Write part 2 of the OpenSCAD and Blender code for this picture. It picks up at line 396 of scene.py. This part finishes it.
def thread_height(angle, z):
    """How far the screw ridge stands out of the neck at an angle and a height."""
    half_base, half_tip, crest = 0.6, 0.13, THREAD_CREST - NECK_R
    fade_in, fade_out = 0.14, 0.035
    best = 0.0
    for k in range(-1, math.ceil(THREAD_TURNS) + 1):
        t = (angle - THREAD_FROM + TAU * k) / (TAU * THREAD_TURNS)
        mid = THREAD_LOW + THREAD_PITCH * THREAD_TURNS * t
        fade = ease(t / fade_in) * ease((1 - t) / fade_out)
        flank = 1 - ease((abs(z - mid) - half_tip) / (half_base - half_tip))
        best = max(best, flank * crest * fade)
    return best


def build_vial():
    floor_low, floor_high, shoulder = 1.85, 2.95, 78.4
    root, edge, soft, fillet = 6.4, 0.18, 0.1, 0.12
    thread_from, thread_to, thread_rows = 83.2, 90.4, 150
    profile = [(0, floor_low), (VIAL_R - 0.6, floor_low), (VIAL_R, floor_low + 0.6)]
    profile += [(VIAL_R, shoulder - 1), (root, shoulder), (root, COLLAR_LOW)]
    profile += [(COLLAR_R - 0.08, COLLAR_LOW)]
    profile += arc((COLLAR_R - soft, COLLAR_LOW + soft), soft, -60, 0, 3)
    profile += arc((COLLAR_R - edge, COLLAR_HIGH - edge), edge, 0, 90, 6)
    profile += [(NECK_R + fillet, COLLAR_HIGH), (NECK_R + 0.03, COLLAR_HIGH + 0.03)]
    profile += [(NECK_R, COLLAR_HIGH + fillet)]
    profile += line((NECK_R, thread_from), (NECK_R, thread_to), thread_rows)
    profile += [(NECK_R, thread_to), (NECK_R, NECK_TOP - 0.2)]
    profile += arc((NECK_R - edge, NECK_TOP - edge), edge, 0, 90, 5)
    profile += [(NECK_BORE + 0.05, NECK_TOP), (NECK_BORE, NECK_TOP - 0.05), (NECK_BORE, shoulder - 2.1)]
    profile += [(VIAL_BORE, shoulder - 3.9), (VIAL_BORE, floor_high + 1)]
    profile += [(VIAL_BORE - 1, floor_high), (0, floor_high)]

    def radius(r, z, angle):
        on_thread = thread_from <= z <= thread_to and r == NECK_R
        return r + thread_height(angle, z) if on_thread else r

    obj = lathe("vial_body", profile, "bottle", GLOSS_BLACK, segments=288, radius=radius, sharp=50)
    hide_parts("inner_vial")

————

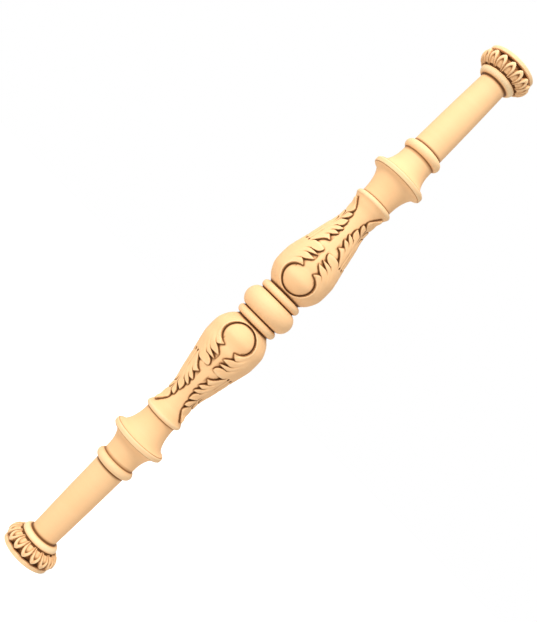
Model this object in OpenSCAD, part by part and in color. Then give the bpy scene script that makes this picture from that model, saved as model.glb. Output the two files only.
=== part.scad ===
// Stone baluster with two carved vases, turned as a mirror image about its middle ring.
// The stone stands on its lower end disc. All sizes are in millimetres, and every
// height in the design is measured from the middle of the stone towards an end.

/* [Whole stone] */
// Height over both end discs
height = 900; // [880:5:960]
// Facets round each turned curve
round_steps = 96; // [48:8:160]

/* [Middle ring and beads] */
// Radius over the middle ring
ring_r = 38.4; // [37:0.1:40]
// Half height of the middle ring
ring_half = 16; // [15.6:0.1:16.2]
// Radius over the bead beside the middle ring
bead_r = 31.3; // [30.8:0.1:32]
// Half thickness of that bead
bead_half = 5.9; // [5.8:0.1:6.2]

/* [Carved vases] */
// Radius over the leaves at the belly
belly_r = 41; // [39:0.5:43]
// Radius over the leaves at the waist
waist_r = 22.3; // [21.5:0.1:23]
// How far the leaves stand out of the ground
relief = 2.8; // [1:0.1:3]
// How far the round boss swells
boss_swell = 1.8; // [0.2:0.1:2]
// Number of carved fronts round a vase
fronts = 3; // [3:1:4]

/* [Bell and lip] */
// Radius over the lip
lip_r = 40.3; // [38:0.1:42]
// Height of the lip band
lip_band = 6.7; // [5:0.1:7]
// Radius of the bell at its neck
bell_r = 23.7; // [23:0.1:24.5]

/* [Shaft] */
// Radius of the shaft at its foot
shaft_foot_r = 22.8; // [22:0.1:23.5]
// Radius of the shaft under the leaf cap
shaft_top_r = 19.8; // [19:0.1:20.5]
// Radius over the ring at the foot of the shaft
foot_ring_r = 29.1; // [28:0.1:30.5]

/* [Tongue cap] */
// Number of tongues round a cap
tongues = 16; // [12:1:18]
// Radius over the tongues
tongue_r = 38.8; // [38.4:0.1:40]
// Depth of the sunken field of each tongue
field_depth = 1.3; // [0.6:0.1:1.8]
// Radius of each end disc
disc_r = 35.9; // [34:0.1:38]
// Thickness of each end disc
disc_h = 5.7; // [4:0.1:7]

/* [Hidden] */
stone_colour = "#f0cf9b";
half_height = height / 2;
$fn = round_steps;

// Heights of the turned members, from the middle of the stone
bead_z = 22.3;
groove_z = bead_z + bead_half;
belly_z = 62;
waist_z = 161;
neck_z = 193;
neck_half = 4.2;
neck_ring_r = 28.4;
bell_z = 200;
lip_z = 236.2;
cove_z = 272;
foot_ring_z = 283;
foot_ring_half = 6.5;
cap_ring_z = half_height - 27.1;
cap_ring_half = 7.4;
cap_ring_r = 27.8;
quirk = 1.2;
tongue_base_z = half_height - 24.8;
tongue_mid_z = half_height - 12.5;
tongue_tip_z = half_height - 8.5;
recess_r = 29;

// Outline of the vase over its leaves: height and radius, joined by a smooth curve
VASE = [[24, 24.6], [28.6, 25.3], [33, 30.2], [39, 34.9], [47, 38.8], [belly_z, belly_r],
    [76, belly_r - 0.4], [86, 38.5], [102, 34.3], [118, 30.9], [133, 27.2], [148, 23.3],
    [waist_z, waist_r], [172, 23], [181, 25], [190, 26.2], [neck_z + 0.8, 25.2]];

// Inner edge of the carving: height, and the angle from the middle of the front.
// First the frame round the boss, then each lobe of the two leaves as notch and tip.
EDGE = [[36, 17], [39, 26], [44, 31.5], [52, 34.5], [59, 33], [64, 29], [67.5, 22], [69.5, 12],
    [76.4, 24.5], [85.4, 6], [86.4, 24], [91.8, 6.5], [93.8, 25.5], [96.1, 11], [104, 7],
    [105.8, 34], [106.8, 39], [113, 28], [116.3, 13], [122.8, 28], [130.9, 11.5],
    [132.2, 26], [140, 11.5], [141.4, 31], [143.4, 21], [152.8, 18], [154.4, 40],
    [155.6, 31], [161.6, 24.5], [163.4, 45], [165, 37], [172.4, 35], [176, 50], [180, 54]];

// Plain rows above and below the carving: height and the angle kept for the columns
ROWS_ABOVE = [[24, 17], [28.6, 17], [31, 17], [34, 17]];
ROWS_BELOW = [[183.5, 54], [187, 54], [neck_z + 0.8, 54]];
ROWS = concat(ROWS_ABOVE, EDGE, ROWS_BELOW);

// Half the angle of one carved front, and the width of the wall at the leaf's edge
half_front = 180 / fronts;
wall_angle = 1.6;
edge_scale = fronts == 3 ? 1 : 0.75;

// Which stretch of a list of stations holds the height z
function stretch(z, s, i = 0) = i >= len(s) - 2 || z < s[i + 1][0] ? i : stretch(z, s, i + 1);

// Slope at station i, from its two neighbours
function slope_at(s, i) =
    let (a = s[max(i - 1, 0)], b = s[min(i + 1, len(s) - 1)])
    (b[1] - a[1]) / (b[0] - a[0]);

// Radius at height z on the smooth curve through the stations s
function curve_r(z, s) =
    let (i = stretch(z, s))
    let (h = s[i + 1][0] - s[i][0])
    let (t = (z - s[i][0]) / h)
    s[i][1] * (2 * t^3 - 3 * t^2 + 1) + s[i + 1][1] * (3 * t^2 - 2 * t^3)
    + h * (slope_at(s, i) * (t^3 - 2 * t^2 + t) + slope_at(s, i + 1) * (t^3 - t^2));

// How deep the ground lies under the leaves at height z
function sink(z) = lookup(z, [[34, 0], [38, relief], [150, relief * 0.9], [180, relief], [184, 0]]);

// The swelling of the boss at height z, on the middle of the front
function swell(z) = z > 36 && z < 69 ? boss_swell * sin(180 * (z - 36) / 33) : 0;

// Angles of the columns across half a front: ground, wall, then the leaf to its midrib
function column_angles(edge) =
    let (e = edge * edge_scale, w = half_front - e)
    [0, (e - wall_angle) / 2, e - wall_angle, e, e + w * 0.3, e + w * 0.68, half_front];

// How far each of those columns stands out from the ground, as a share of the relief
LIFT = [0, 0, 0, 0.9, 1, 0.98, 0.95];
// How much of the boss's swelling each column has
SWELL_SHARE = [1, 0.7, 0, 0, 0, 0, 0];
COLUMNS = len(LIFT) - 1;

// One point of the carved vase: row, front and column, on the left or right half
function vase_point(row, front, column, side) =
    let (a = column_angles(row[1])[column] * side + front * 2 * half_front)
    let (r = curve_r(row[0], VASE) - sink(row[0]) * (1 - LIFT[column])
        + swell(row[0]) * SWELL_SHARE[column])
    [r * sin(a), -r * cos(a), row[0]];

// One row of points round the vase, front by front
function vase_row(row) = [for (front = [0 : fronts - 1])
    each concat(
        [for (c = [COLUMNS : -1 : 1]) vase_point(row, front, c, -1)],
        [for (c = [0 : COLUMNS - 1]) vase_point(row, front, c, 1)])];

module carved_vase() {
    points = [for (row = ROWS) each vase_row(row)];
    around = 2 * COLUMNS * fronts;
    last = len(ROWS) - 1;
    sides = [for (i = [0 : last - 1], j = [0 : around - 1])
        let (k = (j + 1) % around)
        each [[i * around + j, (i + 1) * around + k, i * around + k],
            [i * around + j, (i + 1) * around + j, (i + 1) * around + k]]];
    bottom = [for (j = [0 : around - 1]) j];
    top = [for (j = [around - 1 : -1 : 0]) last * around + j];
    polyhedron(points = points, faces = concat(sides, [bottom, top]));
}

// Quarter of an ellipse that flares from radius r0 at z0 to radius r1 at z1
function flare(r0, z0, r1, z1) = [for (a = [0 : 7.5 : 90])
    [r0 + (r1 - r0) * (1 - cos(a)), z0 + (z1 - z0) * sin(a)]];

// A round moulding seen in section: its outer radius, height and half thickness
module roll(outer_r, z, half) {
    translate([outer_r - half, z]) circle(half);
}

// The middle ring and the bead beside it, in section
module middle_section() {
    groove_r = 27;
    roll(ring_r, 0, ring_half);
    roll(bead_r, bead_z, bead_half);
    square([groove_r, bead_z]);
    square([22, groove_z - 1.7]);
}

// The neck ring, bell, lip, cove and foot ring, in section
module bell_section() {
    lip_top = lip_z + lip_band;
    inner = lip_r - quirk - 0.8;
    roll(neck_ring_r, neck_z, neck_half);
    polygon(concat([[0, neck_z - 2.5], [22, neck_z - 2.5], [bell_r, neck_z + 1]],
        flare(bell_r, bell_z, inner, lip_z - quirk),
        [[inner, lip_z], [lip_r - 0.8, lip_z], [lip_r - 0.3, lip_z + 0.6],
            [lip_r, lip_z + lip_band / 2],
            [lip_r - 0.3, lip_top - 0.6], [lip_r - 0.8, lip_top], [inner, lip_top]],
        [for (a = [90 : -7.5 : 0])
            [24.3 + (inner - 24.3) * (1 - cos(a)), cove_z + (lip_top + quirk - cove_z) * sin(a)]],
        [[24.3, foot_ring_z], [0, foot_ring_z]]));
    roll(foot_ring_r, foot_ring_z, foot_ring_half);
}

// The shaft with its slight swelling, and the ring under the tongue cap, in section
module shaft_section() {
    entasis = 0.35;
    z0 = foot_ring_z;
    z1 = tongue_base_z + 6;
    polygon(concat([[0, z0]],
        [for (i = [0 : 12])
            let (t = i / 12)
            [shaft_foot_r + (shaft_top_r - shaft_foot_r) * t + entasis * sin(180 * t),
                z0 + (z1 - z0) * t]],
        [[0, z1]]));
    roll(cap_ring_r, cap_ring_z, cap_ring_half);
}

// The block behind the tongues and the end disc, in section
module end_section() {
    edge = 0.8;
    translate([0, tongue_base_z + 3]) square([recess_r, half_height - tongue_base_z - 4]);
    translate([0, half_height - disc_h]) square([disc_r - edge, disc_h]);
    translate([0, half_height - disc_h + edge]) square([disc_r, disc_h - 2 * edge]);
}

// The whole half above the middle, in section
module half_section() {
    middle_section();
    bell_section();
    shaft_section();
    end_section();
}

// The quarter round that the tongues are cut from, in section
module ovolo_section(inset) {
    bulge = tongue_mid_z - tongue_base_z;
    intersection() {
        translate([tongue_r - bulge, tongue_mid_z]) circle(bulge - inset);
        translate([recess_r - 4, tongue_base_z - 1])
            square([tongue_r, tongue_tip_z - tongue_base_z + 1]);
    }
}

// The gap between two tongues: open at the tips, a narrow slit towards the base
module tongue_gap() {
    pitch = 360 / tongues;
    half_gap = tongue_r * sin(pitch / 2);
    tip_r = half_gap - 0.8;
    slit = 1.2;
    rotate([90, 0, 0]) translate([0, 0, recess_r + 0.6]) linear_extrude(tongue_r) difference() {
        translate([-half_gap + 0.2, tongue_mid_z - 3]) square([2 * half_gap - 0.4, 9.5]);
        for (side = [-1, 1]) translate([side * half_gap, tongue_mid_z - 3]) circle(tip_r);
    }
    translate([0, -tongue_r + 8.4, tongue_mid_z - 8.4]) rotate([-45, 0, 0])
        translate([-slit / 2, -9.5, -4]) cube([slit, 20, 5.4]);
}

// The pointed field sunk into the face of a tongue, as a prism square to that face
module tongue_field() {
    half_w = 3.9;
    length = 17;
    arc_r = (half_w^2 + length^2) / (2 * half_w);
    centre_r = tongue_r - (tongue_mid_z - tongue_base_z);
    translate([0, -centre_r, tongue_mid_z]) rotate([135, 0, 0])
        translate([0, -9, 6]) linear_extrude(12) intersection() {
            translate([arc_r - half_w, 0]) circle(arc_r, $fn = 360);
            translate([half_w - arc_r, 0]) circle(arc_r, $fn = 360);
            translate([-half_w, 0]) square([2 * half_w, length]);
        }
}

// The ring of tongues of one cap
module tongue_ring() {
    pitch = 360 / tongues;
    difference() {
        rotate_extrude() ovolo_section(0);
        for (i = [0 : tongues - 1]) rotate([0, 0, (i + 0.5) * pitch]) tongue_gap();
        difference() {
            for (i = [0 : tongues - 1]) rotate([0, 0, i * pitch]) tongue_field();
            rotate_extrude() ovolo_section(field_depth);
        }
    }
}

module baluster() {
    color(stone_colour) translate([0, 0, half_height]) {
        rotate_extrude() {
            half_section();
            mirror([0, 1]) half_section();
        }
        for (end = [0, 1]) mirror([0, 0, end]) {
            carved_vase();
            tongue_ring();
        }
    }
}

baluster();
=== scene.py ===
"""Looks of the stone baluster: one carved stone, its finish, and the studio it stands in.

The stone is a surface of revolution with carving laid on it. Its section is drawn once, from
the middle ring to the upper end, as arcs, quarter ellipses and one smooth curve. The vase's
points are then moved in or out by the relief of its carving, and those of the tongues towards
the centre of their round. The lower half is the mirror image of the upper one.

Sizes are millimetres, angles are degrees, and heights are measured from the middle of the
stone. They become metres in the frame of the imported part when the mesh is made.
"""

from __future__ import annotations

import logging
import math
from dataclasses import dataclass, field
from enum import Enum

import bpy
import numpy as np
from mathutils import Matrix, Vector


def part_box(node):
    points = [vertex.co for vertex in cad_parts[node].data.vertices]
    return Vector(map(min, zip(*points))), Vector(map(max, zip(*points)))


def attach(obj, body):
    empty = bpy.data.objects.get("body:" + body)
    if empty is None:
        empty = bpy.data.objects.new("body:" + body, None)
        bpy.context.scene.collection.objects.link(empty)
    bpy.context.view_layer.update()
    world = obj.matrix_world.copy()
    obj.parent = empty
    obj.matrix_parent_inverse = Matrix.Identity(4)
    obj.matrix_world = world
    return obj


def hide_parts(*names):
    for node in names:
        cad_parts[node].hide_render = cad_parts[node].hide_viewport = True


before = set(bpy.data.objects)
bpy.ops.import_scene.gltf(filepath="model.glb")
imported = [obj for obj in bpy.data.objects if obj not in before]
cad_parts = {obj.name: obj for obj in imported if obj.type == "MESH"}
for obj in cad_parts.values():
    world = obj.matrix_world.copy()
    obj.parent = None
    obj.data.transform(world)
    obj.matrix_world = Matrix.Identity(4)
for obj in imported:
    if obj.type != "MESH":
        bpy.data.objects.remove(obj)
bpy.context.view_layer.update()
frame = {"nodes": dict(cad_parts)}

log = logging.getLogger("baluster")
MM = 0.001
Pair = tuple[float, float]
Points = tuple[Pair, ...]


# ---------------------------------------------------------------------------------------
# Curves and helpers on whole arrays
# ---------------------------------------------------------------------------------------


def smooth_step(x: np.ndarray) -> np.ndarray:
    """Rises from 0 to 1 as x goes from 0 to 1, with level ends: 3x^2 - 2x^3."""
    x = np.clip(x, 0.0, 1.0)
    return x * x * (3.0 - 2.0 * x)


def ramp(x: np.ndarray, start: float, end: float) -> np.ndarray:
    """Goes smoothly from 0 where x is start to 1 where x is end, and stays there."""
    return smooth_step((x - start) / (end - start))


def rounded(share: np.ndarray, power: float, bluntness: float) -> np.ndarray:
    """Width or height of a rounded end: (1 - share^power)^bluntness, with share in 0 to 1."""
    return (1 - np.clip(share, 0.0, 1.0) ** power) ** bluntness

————

The exercise ->
Copy exactly, and only, the lines from the one containing "Write part 2" through the one containing "return r + thread_height(angle, z)".

Problem solution ->
Write part 2 of the OpenSCAD and Blender code for this picture. It picks up at line 396 of scene.py. This part finishes it.
def thread_height(angle, z):
    """How far the screw ridge stands out of the neck at an angle and a height."""
    half_base, half_tip, crest = 0.6, 0.13, THREAD_CREST - NECK_R
    fade_in, fade_out = 0.14, 0.035
    best = 0.0
    for k in range(-1, math.ceil(THREAD_TURNS) + 1):
        t = (angle - THREAD_FROM + TAU * k) / (TAU * THREAD_TURNS)
        mid = THREAD_LOW + THREAD_PITCH * THREAD_TURNS * t
        fade = ease(t / fade_in) * ease((1 - t) / fade_out)
        flank = 1 - ease((abs(z - mid) - half_tip) / (half_base - half_tip))
        best = max(best, flank * crest * fade)
    return best


def build_vial():
    floor_low, floor_high, shoulder = 1.85, 2.95, 78.4
    root, edge, soft, fillet = 6.4, 0.18, 0.1, 0.12
    thread_from, thread_to, thread_rows = 83.2, 90.4, 150
    profile = [(0, floor_low), (VIAL_R - 0.6, floor_low), (VIAL_R, floor_low + 0.6)]
    profile += [(VIAL_R, shoulder - 1), (root, shoulder), (root, COLLAR_LOW)]
    profile += [(COLLAR_R - 0.08, COLLAR_LOW)]
    profile += arc((COLLAR_R - soft, COLLAR_LOW + soft), soft, -60, 0, 3)
    profile += arc((COLLAR_R - edge, COLLAR_HIGH - edge), edge, 0, 90, 6)
    profile += [(NECK_R + fillet, COLLAR_HIGH), (NECK_R + 0.03, COLLAR_HIGH + 0.03)]
    profile += [(NECK_R, COLLAR_HIGH + fillet)]
    profile += line((NECK_R, thread_from), (NECK_R, thread_to), thread_rows)
    profile += [(NECK_R, thread_to), (NECK_R, NECK_TOP - 0.2)]
    profile += arc((NECK_R - edge, NECK_TOP - edge), edge, 0, 90, 5)
    profile += [(NECK_BORE + 0.05, NECK_TOP), (NECK_BORE, NECK_TOP - 0.05), (NECK_BORE, shoulder - 2.1)]
    profile += [(VIAL_BORE, shoulder - 3.9), (VIAL_BORE, floor_high + 1)]
    profile += [(VIAL_BORE - 1, floor_high), (0, floor_high)]

    def radius(r, z, angle):
        on_thread = thread_from <= z <= thread_to and r == NECK_R
        return r + thread_height(angle, z) if on_thread else r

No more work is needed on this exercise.